The Exploits of Lapu-Lapu
Even before 1565, the people of Himologan had already heard the news of Lapu-Lapu’s defeat of the king of Cebu and the death of Ferdinand Magellan through the different trade routes from and to the Visayas and Butuan. Antonio Pigafetta, the Italian chronicler traveling with the Magellan expedition, clearly describes either Butuan or Camiguin Island as the site of Magellan’s first mass as compared to Limasawa.
In March of 1565, an expedition led by Miguel Lopez de Legazpi arrived in the Philippines. They even moored off Camiguin Island after learning about Butuan and Himologan from Chinese traders. However, he took no steps to land in Cagayan.
In 1609, the first Spanish settlement in Mindanao was set up in Tandag, Surigao (some records mention Caraga, Surigao) in order to begin the Christianization of the tribes there.
The work of evangelization however, was slow paced; Butuan was only wholly Christianized by 1613, and so Bishop Pedro Arce of Cebu (from whom the Arce clan in Cagayan de Oro originated) assigned 8 Augustinian Recollect priests to speed up the evangelization work in Mindanao. From the converted Butuanons the priests learned of Himologan.
In 1622, Fray Juan de San Nicolas and Fray Francisco de la Madre set sail for the Cagayan River. They stopped in Camiguin and sent word to Salangsang, the Himologan chieftain, for permission to enter the settlement. When Salangsang refused, someone remembered that the chieftain’s grandmother, Magdalena Bacuya (her Christianized name) was a converted Christian living in Butuan. They sent for Bacuya who immediately travelled to Himologan to convince her grandson to welcome the priests.
Upon their arrival in Himologan, Nicolas and de la Madre were given a corner of Salangsang’s house where they could live. However, each day, the priests had to carry wood up the promontory and help in the fishing and planting activities. Eventually, their hard work endeared them to the inhabitants and Salangsang slowly opened up to the priests and their preaching. Slowly, the rulers and people of Himologan were Christianized; children were soon receiving full instruction on Christian doctrine. Mass was being said regularly below the promontory.
The Wrath of Kudarat
Soon however, news of this conversion reached the kingdom of Maguindanao and Sultan Kudarat. Though only paying tribute, Kudarat never forgot how the previous rulers of Himologan refused the conversion of Islam, and yet now they were being converted by an unknown alien religion and people whom they saw as a future threat to the kingdom. Also the loss of tribute from Himologan was seen as a loss of face and a loss of a protectorate political turf. Kudarat sent emissaries to Himologan to capture the priests, but Salangsang took matters in his own hand and hid the priests from the Muslims. Because they could not find the priests, an angered Kudarat decided to teach Himologan a lesson and make them feel the “wrath of Kudarat” by continuously sending raiding parties to subdue Himologan. The two priests soon departed for Tandag with the promise to send help.

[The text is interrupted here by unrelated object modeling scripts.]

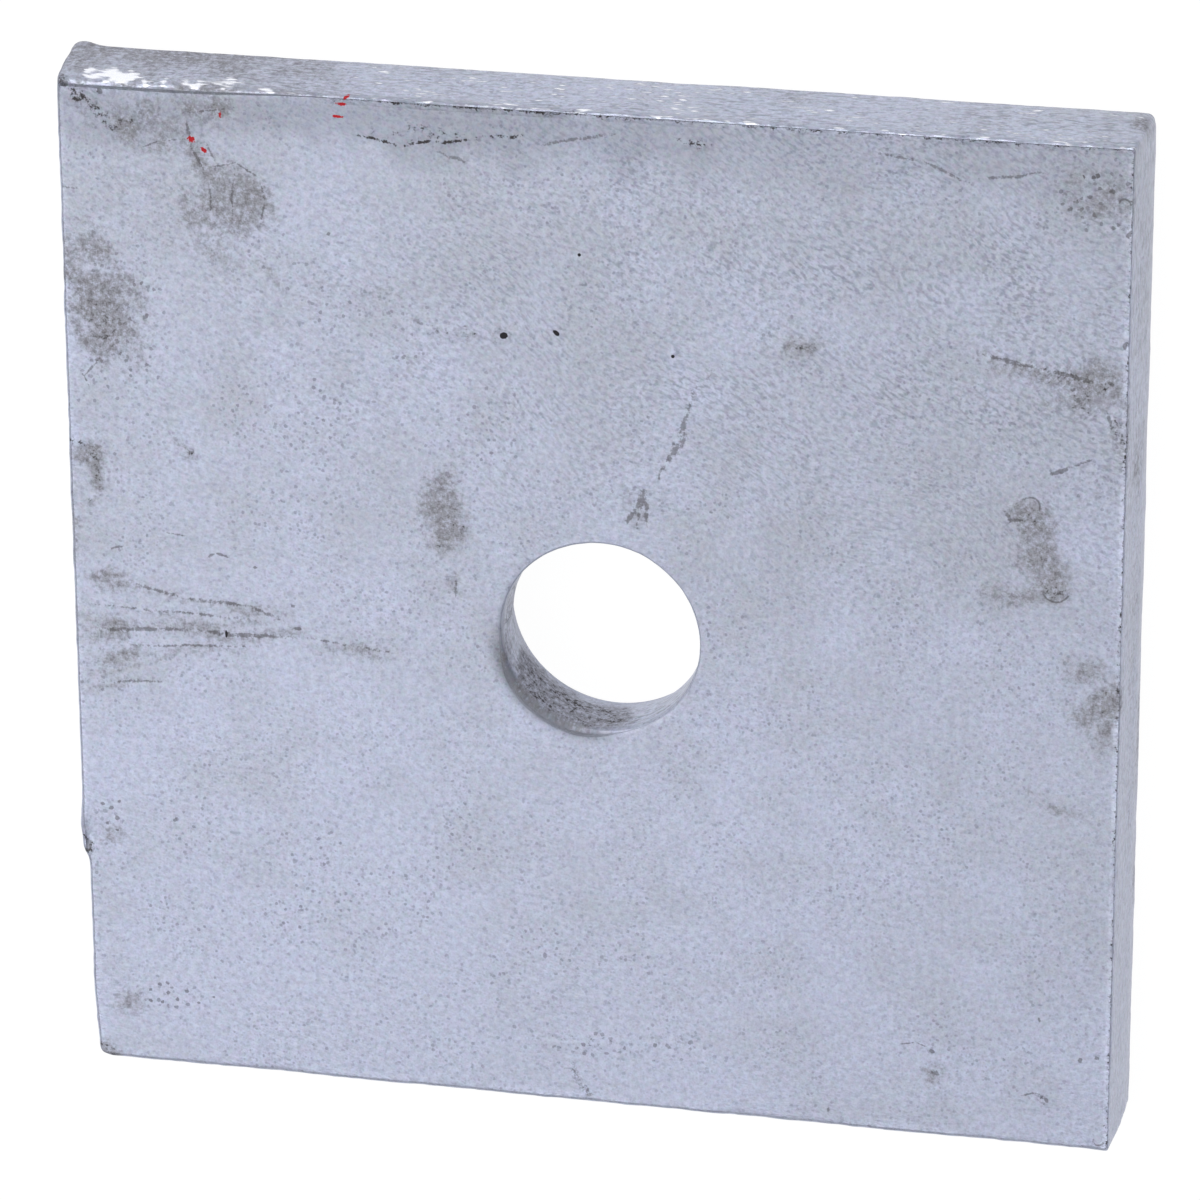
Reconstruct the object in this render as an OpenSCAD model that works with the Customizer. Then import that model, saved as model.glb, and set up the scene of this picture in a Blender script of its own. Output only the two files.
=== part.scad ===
// Square plate washer: one flat steel plate with a bolt hole, blanked and punched from the same
// side, then hot-dip galvanised. It lies on its back face, with the face that the punch met upwards.
// Millimetres. X runs across the plate and Y up it, Z is the bolt's direction. The origin is at the
// middle of the back face.

/* [Plate] */
// Width across the widest part of the edges
plate_w = 76.2; // [50:0.1:152.4]
// Height across the widest part of the edges
plate_h = 76.2; // [50:0.1:152.4]
// Thickness
plate_t = 6.35; // [4:0.05:12.7]

/* [Bolt hole] */
// Diameter of the straight land in the hole
hole_d = 14.3; // [8:0.1:28]
// Place of the hole to the right of the middle
hole_x = 0.8; // [-4:0.1:4]
// Place of the hole above the middle
hole_y = -1.1; // [-4:0.1:4]
// Radius of the edge that the punch drew in at the front
hole_roll = 0.4; // [0.1:0.05:0.8]
// How far the break-out is wider than the land at the back, each side
hole_breakout = 0.55; // [0.1:0.05:1]
// Height of the break-out above the back face
hole_breakout_h = 2.6; // [1:0.1:3]

/* [Blanked edges] */
// How far the left edge leans in towards the front
lean_left = 0.4; // [0:0.05:1]
// How far the right edge leans in towards the front
lean_right = 0.6; // [0:0.05:1]
// How far the top edge leans in towards the front
lean_top = 0.5; // [0:0.05:1]
// How far the bottom edge leans in towards the front
lean_bottom = 0.3; // [0:0.05:1]
// Height of the straight band above the back face, below the leaning part
band_h = 2; // [1:0.1:2.4]
// Radius that the die drew along the back edges
back_roll = 0.35; // [0.1:0.05:0.8]

/* [Front arris] */
// Radius of the left front arris
arris_left = 0.3; // [0.1:0.05:0.8]
// Radius of the right front arris, the sharpest
arris_right = 0.15; // [0.1:0.05:0.8]
// Radius of the top front arris, heavy with zinc
arris_top = 0.5; // [0.1:0.05:0.8]
// Radius of the bottom front arris
arris_bottom = 0.45; // [0.1:0.05:0.8]

/* [Corners] */
// Corner radius, top left
corner_top_left = 0.4; // [0.2:0.1:4]
// Corner radius, top right
corner_top_right = 0.9; // [0.2:0.1:4]
// Corner radius, bottom right
corner_bottom_right = 0.4; // [0.2:0.1:4]
// Corner radius, bottom left, worn round
corner_bottom_left = 2.4; // [0.2:0.1:4]

/* [Set-back of the left edge] */
// Depth of the set-back
step_depth = 0.45; // [0.1:0.05:1]
// Height of the top of the set-back above the bottom edge
step_h = 16.8; // [8:0.1:24]
// Length of the slope between the two stretches of the edge
step_run = 1.9; // [0.5:0.1:4]
// Radius of the scoop torn out of the front arris at the top of the set-back
tear_r = 0.9; // [0.3:0.1:2]
// Depth of that scoop
tear_depth = 0.25; // [0.1:0.05:0.3]

/* [Hidden] */
$fn = 96;
// How far a cut runs past the faces that it crosses
overrun = 1;
// A length that reaches past the plate's far side in any direction
reach_across = plate_w + plate_h;
half_w = plate_w / 2;
half_h = plate_h / 2;
// Where the set-back starts along the left edge
step_top = -half_h + step_h;

// The plate's section at one edge, which stands at reach. From the back face up it has the die's
// roll, a straight band, the lean where the steel broke, and the front arris.
module edge_section(reach, lean, arris) {
    slope = atan(lean / (plate_t - band_h));
    arris_centre = [reach - lean - arris * (1 - sin(slope)) / cos(slope), plate_t - arris];
    polygon([
        [-reach_across, 0],
        [reach - back_roll, 0],
        [reach, back_roll],
        [reach, band_h],
        arris_centre + arris * [cos(slope), sin(slope)],
        [arris_centre[0], plate_t],
        [-reach_across, plate_t]
    ]);
    translate([reach - back_roll, back_roll]) circle(r = back_roll);
    translate(arris_centre) circle(r = arris);
}

// All that one edge leaves of an endless plate: its section swept along it. facing is the way that
// the edge looks, in degrees from X.
module edge_blank(facing, reach, lean, arris) {
    rotate([0, 0, facing])
        rotate([90, 0, 0])
            linear_extrude(height = 2 * reach_across, center = true)
                edge_section(reach, lean, arris);
}

// The left edge: a long upper stretch, a short slope inwards, and the set-back lower stretch
module left_edge() {
    turn = atan(step_depth / step_run);
    slope_reach = half_w * cos(turn) - step_top * sin(turn);
    intersection() {
        edge_blank(180, half_w, lean_left, arris_left);
        union() {
            edge_blank(180 + turn, slope_reach, lean_left, arris_left);
            edge_blank(180, half_w - step_depth, lean_left, arris_left);
        }
    }
}

// What rounding takes off a square corner. at is the corner's point.
module corner_cut(at, radius) {
    translate([at[0], at[1], -overrun])
        mirror([at[0] < 0 ? 1 : 0, 0, 0])
            mirror([0, at[1] < 0 ? 1 : 0, 0])
                linear_extrude(height = plate_t + 2 * overrun)
                    difference() {
                        translate([-radius, -radius]) square(radius + overrun);
                        translate([-radius, -radius]) circle(r = radius);
                    }
}

// The punched hole as a cut: the break-out at the back, the straight land, and the drawn-in front
module punched_hole() {
    land_r = hole_d / 2;
    back_r = land_r + hole_breakout;
    front_r = land_r + hole_roll;
    translate([hole_x, hole_y, 0])
        rotate_extrude()
            difference() {
                polygon([
                    [0, -overrun],
                    [back_r, -overrun],
                    [back_r, 0],
                    [land_r, hole_breakout_h],
                    [land_r, plate_t - hole_roll],
                    [front_r, plate_t - hole_roll],
                    [front_r, plate_t + overrun],
                    [0, plate_t + overrun]
                ]);
                translate([front_r, plate_t - hole_roll]) circle(r = hole_roll);
            }
}

// The scoop torn out of the front arris where the set-back starts
module tear() {
    translate([-half_w + lean_left + tear_depth - tear_r, step_top, plate_t]) sphere(r = tear_r);
}

module square_plate() {
    color([0.73, 0.75, 0.81])
        difference() {
            intersection() {
                edge_blank(0, half_w, lean_right, arris_right);
                edge_blank(90, half_h, lean_top, arris_top);
                edge_blank(270, half_h, lean_bottom, arris_bottom);
                left_edge();
            }
            corner_cut([-half_w, half_h], corner_top_left);
            corner_cut([half_w, half_h], corner_top_right);
            corner_cut([half_w, -half_h], corner_bottom_right);
            corner_cut([-half_w + step_depth, -half_h], corner_bottom_left);
            punched_hole();
            tear();
        }
}

square_plate();
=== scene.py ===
import math

import bpy
import numpy as np
from mathutils import Matrix


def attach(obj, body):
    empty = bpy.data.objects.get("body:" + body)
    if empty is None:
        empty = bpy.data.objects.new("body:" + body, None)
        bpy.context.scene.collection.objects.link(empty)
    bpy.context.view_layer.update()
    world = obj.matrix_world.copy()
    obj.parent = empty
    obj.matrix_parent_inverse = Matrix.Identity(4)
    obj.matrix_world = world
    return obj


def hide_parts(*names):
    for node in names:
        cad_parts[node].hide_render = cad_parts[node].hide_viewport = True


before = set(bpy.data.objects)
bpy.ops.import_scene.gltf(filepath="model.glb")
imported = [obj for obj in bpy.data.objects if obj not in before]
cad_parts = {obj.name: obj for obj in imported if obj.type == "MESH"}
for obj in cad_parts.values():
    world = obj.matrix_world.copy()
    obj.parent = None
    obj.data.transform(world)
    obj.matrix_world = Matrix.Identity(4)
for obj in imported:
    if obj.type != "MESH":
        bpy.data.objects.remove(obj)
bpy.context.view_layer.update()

# The washer: one square of mild steel plate, blanked and punched from the same side and then dipped in
# molten zinc. The blanking rolled the edges in at the back, cut a straight band and broke the rest inwards,
# and the punch did the same down the hole from the front. The zinc then flowed over every arris.
mm = 0.001
plate_w = 76.2
plate_h = 76.2
plate_t = 6.35
half_w = plate_w / 2
half_h = plate_h / 2
band_h = 2.0
back_roll = 0.35
lean_right, lean_top, lean_left = 0.6, 0.5, 0.4
lean_bottom_left_end, lean_bottom_right_end = 0.28, 0.06
arris_right, arris_left, arris_bottom = 0.15, 0.3, 0.45
arris_top_worn, arris_top_plain = 0.85, 0.3
worn_from, worn_to = -19.0, -31.0
corner_top_right, corner_top_left, corner_bottom_left, corner_bottom_right = 0.9, 0.4, 3.2, 1.1
step_depth, step_top, step_run = 0.42, -21.3, 1.2
foot_depth, foot_top = 0.25, -33.0
skew_right = 0.12
hole_r = 7.15
hole_x, hole_y = 0.68, -1.21
hole_breakout, hole_breakout_h = 0.55, 2.6
drawn_least, drawn_most, drawn_side = 0.12, 0.68, 236.0

# Grid lines: round the plate, and down each stretch of the section that is carried round it.
grid_around = 1160
grid_land, grid_drawn, grid_face, grid_arris, grid_lean = 4, 5, 52, 7, 8
grid_band, grid_roll, grid_back, grid_breakout = 2, 3, 3, 2


def ease(low, high, value):
    """Smoothstep: 0 at low, 1 at high, and 3t^2 - 2t^3 between, where t is the share of the way."""
    t = np.clip((value - low) / (high - low), 0.0, 1.0)
    return t * t * (3.0 - 2.0 * t)


def bell(value, middle, width):
    """A soft bump: e to minus the square of the distance from the middle, in widths."""
    return np.exp(-(((value - middle) / width) ** 2))


def lumps(x, y, z, size, seed):
    """Smooth noise from -1 to 1 in lumps of the given size in mm: seeded random values on a lattice, blended
    along each axis by the smoothstep of the place between two lattice planes."""
    lattice = np.random.default_rng(seed).uniform(-1.0, 1.0, (32, 32, 32))
    place = np.stack([x, y, z]) / np.reshape(size, (3,) + (1,) * x.ndim)
    low = np.floor(place).astype(int)
    share = place - low
    share = share * share * (3.0 - 2.0 * share)
    total = np.zeros(x.shape)
    for corner in range(8):
        step = np.array([corner & 1, corner >> 1 & 1, corner >> 2 & 1]).reshape((3,) + (1,) * x.ndim)
        weight = np.prod(np.where(step == 1, share, 1.0 - share), axis=0)
        index = (low + step) % 32
        total += weight * lattice[index[0], index[1], index[2]]
    return total


def crowd(share):
    """Shares from 0 to 1, moved closer together towards both ends: t - 0.5 sin(2 pi t) / 2 pi."""
    return share - 0.5 * np.sin(2 * np.pi * share) / (2 * np.pi)


# Directions from the plate's middle, closer together towards the corners. The points of the four sides
# follow each other anticlockwise.
lap = np.arange(grid_around) * 4.0 / grid_around
side_of = np.floor(lap).astype(int)
along = 2.0 * crowd(lap - side_of) - 1.0
square_x = np.choose(side_of, [half_w, -half_w * along, -half_w, half_w * along])
square_y = np.choose(side_of, [half_h * along, half_h, -half_h * along, -half_h])
reach = np.hypot(square_x, square_y)
dir_x, dir_y = square_x / reach, square_y / reach

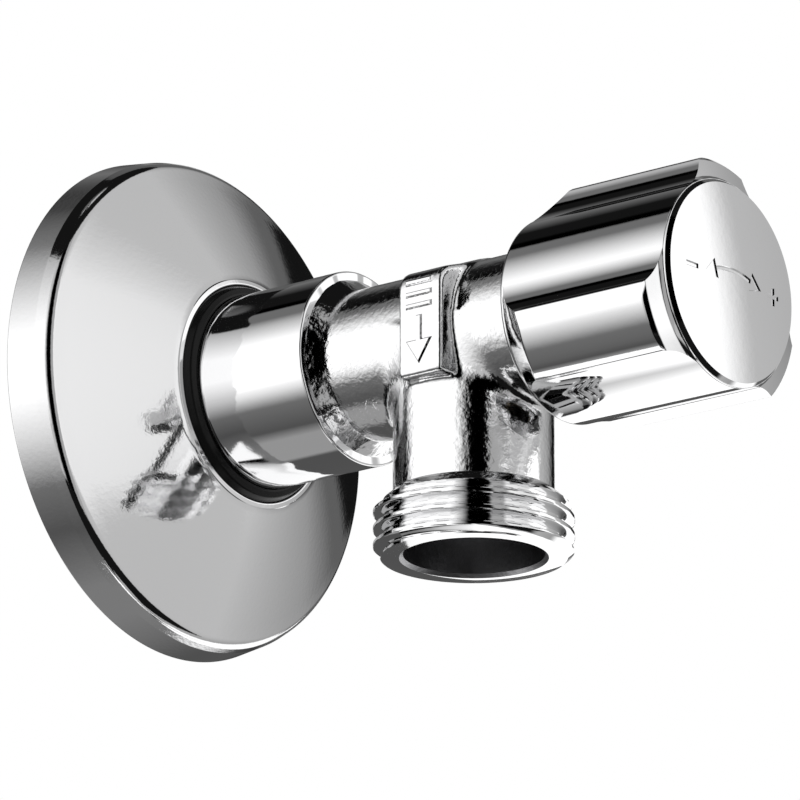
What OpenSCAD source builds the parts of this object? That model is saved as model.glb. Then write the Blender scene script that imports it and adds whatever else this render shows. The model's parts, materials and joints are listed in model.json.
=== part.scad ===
// Angle stop valve with a sliding wall rosette and a three-rib handle.
// Frame: the wall is the plane Y = 0, the valve reaches out along -Y, +Z is up,
// and the origin is where the inlet axis meets the wall.
// Inside the modules, local +Z runs out of the wall along the valve axis
// (its value is called a station) and local +Y is up.

/* [Inlet and neck] */
// Crest radius of the inlet and outlet pipe threads
thread_r = 10.4775; // [10.4:0.0005:10.5]
// Pitch of the pipe threads
thread_pitch = 1.814; // [1.7:0.001:1.9]
// Depth of the pipe threads
thread_depth = 1.1; // [0.8:0.05:1.2]
// Length of the inlet behind the wall plane
inlet_len = 11.5; // [10:0.5:13]
// Radius of the polished neck that the rosette slides on
neck_r = 10.65; // [10.55:0.05:10.8]
// Station where the neck steps down to the core
neck_len = 26.5; // [24:0.5:28]
// Radius of the inlet bore
inlet_bore_r = 6.2; // [5:0.1:7]

/* [Core and outlet] */
// Radius of the core behind and in front of the outlet
core_r = 8.3; // [8.2:0.05:8.6]
// Station of the core's end face, inside the handle
core_end = 57; // [56:0.5:57.5]
// Station of the outlet axis
outlet_at = 41.55; // [40:0.05:43]
// Radius of the outlet tube above its thread
outlet_r = 8.55; // [8.2:0.05:8.8]
// Distance from the valve axis to the outlet's end face
outlet_drop = 23.75; // [22:0.25:26]
// Turns of the outlet thread
outlet_turns = 4; // [3:1:4]
// Radius of the outlet bore at its mouth
outlet_bore_r = 7.5; // [6.5:0.1:7.8]
// Distance from the valve axis to the wrench flats
flat_x = 10.4; // [9.5:0.1:11]
// First and last station of the wrench flats
flat_from = 39.5; // [38.5:0.1:40]
flat_to = 45.2; // [44.5:0.1:46]
// Height of the flats above and below the valve axis
flat_top = 5.2; // [4:0.1:6]
flat_bottom = 6.2; // [5:0.1:8]

/* [Seat and headwork] */
// Station of the seat lip, where the washer closes
seat_at = 32; // [31:0.1:32.5]
// Radius of the seat orifice
orifice_r = 4; // [3.5:0.1:4.2]
// Radius of the chamber around the seat
chamber_r = 6.6; // [6.4:0.1:6.8]
// Radius of the bonnet's screwed barrel
bonnet_r = 6.9; // [6.8:0.05:6.95]
// Width across flats of the bonnet hexagon
bonnet_af = 15; // [14:0.5:15.5]
// Radius of the round bore that the piston seal runs in
piston_bore_r = 5; // [4.9:0.05:5.05]
// Radius of the spindle journal
journal_r = 3.2; // [3:0.05:3.3]
// Radius of the spindle's lifting thread
lift_thread_r = 2.9; // [2.6:0.05:2.9]
// Travel of the piston from shut to open
lift = 4.125; // [3:0.125:4.125]

/* [Wall rosette] */
// Outer radius of the rosette at the wall
rosette_r = 27.6; // [27:0.1:29]
// Radius of the rosette's front edge
rosette_edge_r = 26.55; // [26:0.05:27]
// Station of the rosette's front edge
rosette_edge_at = 4.95; // [4:0.05:6]
// Radius of the hole's rolled lip
rosette_hole_r = 12; // [11.9:0.05:12.4]
// Station where the rosette's face meets the lip
rosette_face_at = 11.3; // [10:0.1:13]
// Thickness of the rosette sheet
sheet_t = 0.8; // [0.6:0.1:1]

/* [Handle] */
// Radius of the handle's round base
handle_r = 11.1; // [10.8:0.05:11.5]
// Station of the handle's rear end
handle_from = 53.4; // [53:0.1:54]
// Station of the handle's front face
handle_to = 75.66; // [75:0.01:76.5]
// Radius of the rib crests
rib_r = 13.7; // [13:0.1:14.5]
// Half width of a rib's crest, in degrees
rib_crest_half = 16.3; // [12:0.1:20]
// Half width of a rib's foot, where its hollow flanks meet the round base
rib_foot_half = 34.6; // [30:0.1:38]
// Angle of the first rib, from +X towards +Z
rib_angle = 88.5; // [0:0.5:120]
// Stations where the ribs' rear ramps start, where their crests start, and where
// their sloping front faces meet the round base
rib_ramp_from = 53.8; // [53.6:0.1:56]
rib_from = 57.4; // [56:0.1:59]
rib_to = 74.4; // [73:0.1:75]
// Number of ribs
rib_count = 3; // [2:1:6]
// Thickness of the end cap's disc
cap_t = 1; // [0.8:0.1:1.4]

/* [Hidden] */
$fn = 96;
eps = 0.01;

// Running clearance between turning or sliding round pieces
run = 0.05;
// Thread form: half widths of the crest and root flats
crest_half = 0.2;
root_half = 0.2;
// Chamfer at the open end of each pipe thread
thread_chamfer = 0.5;
// Seal groove between the inlet thread and its shoulder
inlet_turns = 4;
seal_groove_from = -inlet_len + thread_chamfer + inlet_turns * thread_pitch;
seal_groove_to = seal_groove_from + 1.8;
seal_groove_r = 9.3;

// Bonnet stations, counted from the wall
bonnet_from = 45;
round_bore_to = 52.8;
shoulder_at = 61.55;
bonnet_hex_to = 61;
bonnet_to = 66.4;
bonnet_neck_r = 5.2;
// Relief under the bonnet hexagon, and the flat seal that sits on it
relief_r = bonnet_r - 0.6;
seal_t = 0.6;
hex_bore_af = 9.5;

// Piston stations with the valve shut
piston_foot_r = 5.7;
washer_t = 2;
washer_r = 5.25;
cup_depth = 0.6;
piston_from = seat_at + washer_t - cup_depth;
piston_foot_to = 36;
piston_stem_r = 4.4;
piston_land_from = 45.5;
piston_land_to = 48.5;
piston_hex_from = 53;
piston_to = 55.2;
piston_thread_from = 38.6;
oring_t = 1;
piston_groove_w = 1.2;

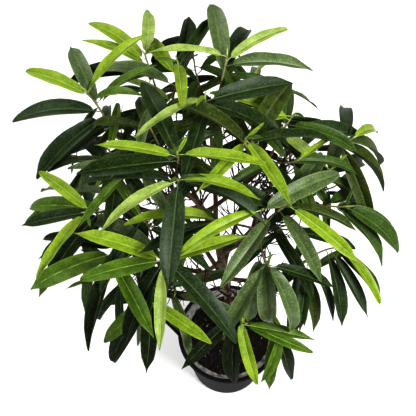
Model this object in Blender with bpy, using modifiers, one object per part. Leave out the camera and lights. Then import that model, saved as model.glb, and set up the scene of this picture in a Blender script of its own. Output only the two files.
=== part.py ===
"""Potted alii ficus: a nursery pot full of soil, a trunk, its boughs and the foliage on each bough.

Metres and degrees, +Z up. The origin is the middle of the pot's flat underside. +Y is the back.
Every limb ends 0.3 mm clear of what carries it. Each mass of foliage is one closed solid: a stem,
its twigs, and leaves whose roots are sunk in the twigs.
"""
import math
import random

import bmesh
import bpy
import numpy as np
from mathutils.bvhtree import BVHTree

NAME = "potted_alii_ficus"
CLEAR = 0.0003
SEED = 5

# The pot and its soil
POT_HEIGHT = 0.235
RIM_RADIUS = 0.125
FOOT_RADIUS = 0.095
WALL = 0.0025
LIP_HEIGHT = 0.014
LIP_WIDTH = 0.0065
FLOOR = 0.003
ROUNDING = 0.003
SOIL_DROP = 0.022
SOIL_TOP = POT_HEIGHT - SOIL_DROP
POT_STEPS = 48
DRAIN_HOLES = 6
DRAIN_RADIUS = 0.005
DRAIN_CIRCLE = 0.072
DRAIN_SIDES = 12

# The trunk, from its flat cut on the soil up to the fork
TRUNK_FOOT = (0.0, 0.0, SOIL_TOP + CLEAR)
TRUNK_TIP = (-0.040, 0.030, 0.775)
TRUNK_RADIUS = 0.0105
TRUNK_TIP_RADIUS = 0.0065
FLARE = 0.75
FLARE_HEIGHT = 0.035
TRUNK_POINTS = 12
TRUNK_SIDES = 3

# The crown: a round head of leaves, open low in front where the soil shows
CROWN_CENTRE = np.array((-0.060, 0.035, 0.870))
CROWN_REACH = np.array((0.330, 0.330, 0.290))
CROWN_CORE = np.array((-0.030, 0.020, 0.720))
OPENING_FOOT = np.array((0.0, 0.0, POT_HEIGHT))
OPENING_HEAD = np.array((-0.020, -0.200, 0.840))
OPENING_RADIUS = (RIM_RADIUS, 0.075)
SHOWN_SIDE = np.array((0.03, -0.47, 0.88))
UP = np.array((0.0, 0.0, 1.0))

# Boughs: what each grows from, how far along that, its tip, and the radius at its base
BOUGHS = {
    "top_left": ("trunk", 0.99, (-0.092, 0.020, 0.930), 0.0060),
    "back_left": ("trunk", 0.93, (-0.110, 0.120, 0.900), 0.0050),
    "back": ("trunk", 0.97, (-0.045, 0.110, 0.930), 0.0048),
    "left_back": ("trunk", 0.84, (-0.165, 0.095, 0.860), 0.0052),
    "right_front": ("trunk", 0.88, (0.020, -0.040, 0.880), 0.0050),
    "right": ("trunk", 0.80, (0.090, 0.030, 0.830), 0.0056),
    "right_low": ("trunk", 0.62, (0.070, -0.060, 0.740), 0.0048),
    "front_low": ("trunk", 0.52, (-0.010, -0.085, 0.730), 0.0046),
    "left_low": ("trunk", 0.66, (-0.160, -0.030, 0.745), 0.0050),
    "back_low_left": ("trunk", 0.60, (-0.130, 0.140, 0.745), 0.0050),
    "back_low_right": ("trunk", 0.70, (0.030, 0.150, 0.760), 0.0050),
    "left_front_low": ("trunk", 0.74, (-0.115, -0.090, 0.775), 0.0046),
    "upper_right": ("top_left", 0.30, (0.030, 0.050, 0.915), 0.0042),
    "left": ("top_left", 0.45, (-0.165, -0.005, 0.890), 0.0042),
    "front_left": ("left", 0.35, (-0.120, -0.070, 0.870), 0.0036),
    "right_back": ("right", 0.45, (0.080, 0.105, 0.860), 0.0042),
}
BOUGH_TIP_RADIUS = 0.0028
BOUGH_POINTS = 6
BOUGH_SIDES = 1
BOUGH_PULL = 0.9
BOUGH_LIFT = 0.35
FORK = 0.98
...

This help would soon come in the name of Fray Agustin de San Pedro, who would later earn the epithet, “El Padre Capitan.”
In 1626 Fray Agustin de San Pedro was assigned to Himologan to replace Nicolas and de la Madre. He was an obvious choice because aside from his Recollect training he also took up military tactics and gunnery. When Agustin arrived in Himologan, the place was already wracked by constant raids and many had already died at the hands of Kudarat’s warriors. Only the promontory saved the settlement from complete annihilation.
Almost immediately, Fray Agustin proposed to Salangsang that in order to better protect his people the settlement had to be moved to a better location that could be both fortified and overlooked the surrounding areas. The chieftain agreed to this and this new settlement site is now known as the area where the Cathedral, Gaston Park, and city hall now stand. This transfer took place in mid-1627. Agustin also deployed spies and scouts near Maguindanao and the mountains around Cagayan so they could have forewarning of the arrival of the Muslims.
In the coming months, the Himologan people would be involved in the first battle of Cagayan led by Fray Agustin and in the succeeding defensive campaigns that would almost bring the Maguindanao kingdom to its knees.
This story is just a small part of the history but by learning all these small facts, we are able to understand our roots and the meanings of Cagayan de Oro existence.